─── DATA RECORDS

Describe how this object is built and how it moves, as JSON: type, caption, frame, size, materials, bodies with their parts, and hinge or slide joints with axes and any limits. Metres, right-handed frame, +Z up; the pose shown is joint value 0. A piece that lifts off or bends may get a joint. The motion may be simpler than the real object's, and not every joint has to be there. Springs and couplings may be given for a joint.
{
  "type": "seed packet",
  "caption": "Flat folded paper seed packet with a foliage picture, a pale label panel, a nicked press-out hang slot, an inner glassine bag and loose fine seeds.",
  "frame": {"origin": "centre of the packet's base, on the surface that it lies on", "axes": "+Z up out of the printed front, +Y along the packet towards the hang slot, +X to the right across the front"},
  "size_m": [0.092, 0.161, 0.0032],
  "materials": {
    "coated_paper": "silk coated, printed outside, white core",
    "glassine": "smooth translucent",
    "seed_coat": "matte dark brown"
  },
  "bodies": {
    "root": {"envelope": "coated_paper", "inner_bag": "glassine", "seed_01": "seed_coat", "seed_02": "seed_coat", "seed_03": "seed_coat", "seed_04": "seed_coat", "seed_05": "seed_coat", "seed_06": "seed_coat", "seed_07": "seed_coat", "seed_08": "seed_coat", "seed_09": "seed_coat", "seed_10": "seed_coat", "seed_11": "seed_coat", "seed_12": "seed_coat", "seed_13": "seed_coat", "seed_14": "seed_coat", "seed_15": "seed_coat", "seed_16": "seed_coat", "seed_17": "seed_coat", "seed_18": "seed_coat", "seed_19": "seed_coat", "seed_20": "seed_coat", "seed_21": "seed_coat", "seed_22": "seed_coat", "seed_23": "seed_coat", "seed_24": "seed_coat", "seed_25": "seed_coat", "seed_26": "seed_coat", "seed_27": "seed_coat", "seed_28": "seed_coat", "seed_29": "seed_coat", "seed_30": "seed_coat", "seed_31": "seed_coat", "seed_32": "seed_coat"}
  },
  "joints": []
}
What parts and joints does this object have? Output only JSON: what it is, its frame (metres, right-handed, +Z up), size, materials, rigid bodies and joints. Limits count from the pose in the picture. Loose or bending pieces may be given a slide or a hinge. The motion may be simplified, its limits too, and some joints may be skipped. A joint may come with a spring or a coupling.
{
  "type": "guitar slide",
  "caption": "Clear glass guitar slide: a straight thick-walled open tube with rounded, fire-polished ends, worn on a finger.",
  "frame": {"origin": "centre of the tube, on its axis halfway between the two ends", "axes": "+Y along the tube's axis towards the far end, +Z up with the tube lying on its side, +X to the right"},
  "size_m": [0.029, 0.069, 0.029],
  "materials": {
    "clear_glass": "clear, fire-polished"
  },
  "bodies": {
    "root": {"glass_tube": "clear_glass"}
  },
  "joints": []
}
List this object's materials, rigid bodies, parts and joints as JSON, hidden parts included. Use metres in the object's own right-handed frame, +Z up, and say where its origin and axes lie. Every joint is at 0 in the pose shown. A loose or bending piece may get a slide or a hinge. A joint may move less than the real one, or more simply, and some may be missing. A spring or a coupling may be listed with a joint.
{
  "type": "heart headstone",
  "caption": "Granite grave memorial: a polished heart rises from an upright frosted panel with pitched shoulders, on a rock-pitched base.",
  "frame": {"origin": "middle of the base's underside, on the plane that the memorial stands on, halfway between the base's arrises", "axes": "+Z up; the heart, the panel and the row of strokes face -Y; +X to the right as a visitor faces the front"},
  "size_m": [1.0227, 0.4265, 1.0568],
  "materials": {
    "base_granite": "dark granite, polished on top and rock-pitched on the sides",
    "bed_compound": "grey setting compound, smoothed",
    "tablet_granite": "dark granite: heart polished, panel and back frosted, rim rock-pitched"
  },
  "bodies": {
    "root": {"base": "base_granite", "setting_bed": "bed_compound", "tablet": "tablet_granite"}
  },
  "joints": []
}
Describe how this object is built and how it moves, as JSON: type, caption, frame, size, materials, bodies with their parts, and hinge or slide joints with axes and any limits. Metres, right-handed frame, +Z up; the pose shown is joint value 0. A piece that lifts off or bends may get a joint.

──────

[EXERCISE TASK]: Quote the entire listing above exactly.

[RESPONSE TO THE TASK]:
Describe how this object is built and how it moves, as JSON: type, caption, frame, size, materials, bodies with their parts, and hinge or slide joints with axes and any limits. Metres, right-handed frame, +Z up; the pose shown is joint value 0. A piece that lifts off or bends may get a joint. The motion may be simpler than the real object's, and not every joint has to be there. Springs and couplings may be given for a joint.
{
  "type": "seed packet",
  "caption": "Flat folded paper seed packet with a foliage picture, a pale label panel, a nicked press-out hang slot, an inner glassine bag and loose fine seeds.",
  "frame": {"origin": "centre of the packet's base, on the surface that it lies on", "axes": "+Z up out of the printed front, +Y along the packet towards the hang slot, +X to the right across the front"},
  "size_m": [0.092, 0.161, 0.0032],
  "materials": {
    "coated_paper": "silk coated, printed outside, white core",
    "glassine": "smooth translucent",
    "seed_coat": "matte dark brown"
  },
  "bodies": {
    "root": {"envelope": "coated_paper", "inner_bag": "glassine", "seed_01": "seed_coat", "seed_02": "seed_coat", "seed_03": "seed_coat", "seed_04": "seed_coat", "seed_05": "seed_coat", "seed_06": "seed_coat", "seed_07": "seed_coat", "seed_08": "seed_coat", "seed_09": "seed_coat", "seed_10": "seed_coat", "seed_11": "seed_coat", "seed_12": "seed_coat", "seed_13": "seed_coat", "seed_14": "seed_coat", "seed_15": "seed_coat", "seed_16": "seed_coat", "seed_17": "seed_coat", "seed_18": "seed_coat", "seed_19": "seed_coat", "seed_20": "seed_coat", "seed_21": "seed_coat", "seed_22": "seed_coat", "seed_23": "seed_coat", "seed_24": "seed_coat", "seed_25": "seed_coat", "seed_26": "seed_coat", "seed_27": "seed_coat", "seed_28": "seed_coat", "seed_29": "seed_coat", "seed_30": "seed_coat", "seed_31": "seed_coat", "seed_32": "seed_coat"}
  },
  "joints": []
}
What parts and joints does this object have? Output only JSON: what it is, its frame (metres, right-handed, +Z up), size, materials, rigid bodies and joints. Limits count from the pose in the picture. Loose or bending pieces may be given a slide or a hinge. The motion may be simplified, its limits too, and some joints may be skipped. A joint may come with a spring or a coupling.
{
  "type": "guitar slide",
  "caption": "Clear glass guitar slide: a straight thick-walled open tube with rounded, fire-polished ends, worn on a finger.",
  "frame": {"origin": "centre of the tube, on its axis halfway between the two ends", "axes": "+Y along the tube's axis towards the far end, +Z up with the tube lying on its side, +X to the right"},
  "size_m": [0.029, 0.069, 0.029],
  "materials": {
    "clear_glass": "clear, fire-polished"
  },
  "bodies": {
    "root": {"glass_tube": "clear_glass"}
  },
  "joints": []
}
List this object's materials, rigid bodies, parts and joints as JSON, hidden parts included. Use metres in the object's own right-handed frame, +Z up, and say where its origin and axes lie. Every joint is at 0 in the pose shown. A loose or bending piece may get a slide or a hinge. A joint may move less than the real one, or more simply, and some may be missing. A spring or a coupling may be listed with a joint.
{
  "type": "heart headstone",
  "caption": "Granite grave memorial: a polished heart rises from an upright frosted panel with pitched shoulders, on a rock-pitched base.",
  "frame": {"origin": "middle of the base's underside, on the plane that the memorial stands on, halfway between the base's arrises", "axes": "+Z up; the heart, the panel and the row of strokes face -Y; +X to the right as a visitor faces the front"},
  "size_m": [1.0227, 0.4265, 1.0568],
  "materials": {
    "base_granite": "dark granite, polished on top and rock-pitched on the sides",
    "bed_compound": "grey setting compound, smoothed",
    "tablet_granite": "dark granite: heart polished, panel and back frosted, rim rock-pitched"
  },
  "bodies": {
    "root": {"base": "base_granite", "setting_bed": "bed_compound", "tablet": "tablet_granite"}
  },
  "joints": []
}
Describe how this object is built and how it moves, as JSON: type, caption, frame, size, materials, bodies with their parts, and hinge or slide joints with axes and any limits. Metres, right-handed frame, +Z up; the pose shown is joint value 0. A piece that lifts off or bends may get a joint.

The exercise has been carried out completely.